Talk about a time when you were driving and you sang in the car, all alone. Why do you remember this song and that stretch of road?
Somewhere along the way, I lost my voice.
Not literally, but you know that feeling when you go to open your mouth and it feels like whatever sound you’re trying to make gets stuck in the back of your throat and won’t come out.
When I was a child, I was always singing. My best friend was my tape player and I’d sing along for hours to the things my mom taped off of records and CDs for me, and then I’d go to school and sing my heart out in music class, and in chorus, and I’d get picked for solos and everything.
Sometime in my adolescence, I stopped being able to do that. I couldn’t just sing whenever I wanted. I’d get choked by self-consciousness. Singing became my little secret that I became afraid to share with the world because I was afraid I’d be told to shut up, that I was ruining the song.
My slight reprieve came when I got my license at age 19.

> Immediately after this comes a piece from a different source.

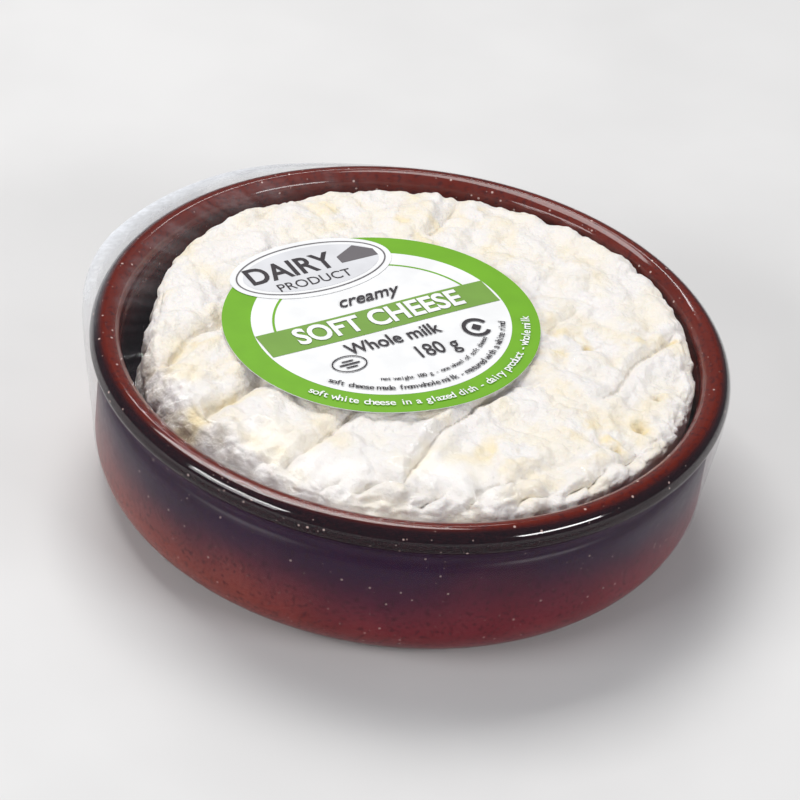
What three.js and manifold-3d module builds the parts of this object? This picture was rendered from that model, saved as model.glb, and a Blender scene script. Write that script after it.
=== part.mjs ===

I could hop into the car by myself and crank up my radio and just sing along at top volume without having to worry about a soul hearing me or judging me. I was never much of a driver for pleasure, I was far too nervous for that, but those moments alone in the car were pure bliss that I could never achieve at home with my parents or in the apartments I lived in with my ex.
It was a frequent enough occurrence that I can’t recall what I sang, though I assume it was probably early 2000s pop and 1960s tunes, and often I would choose to drive the New Hampshire back roads instead of taking the numbered routes.
All I knew was that for the length of a car ride, my voice was free.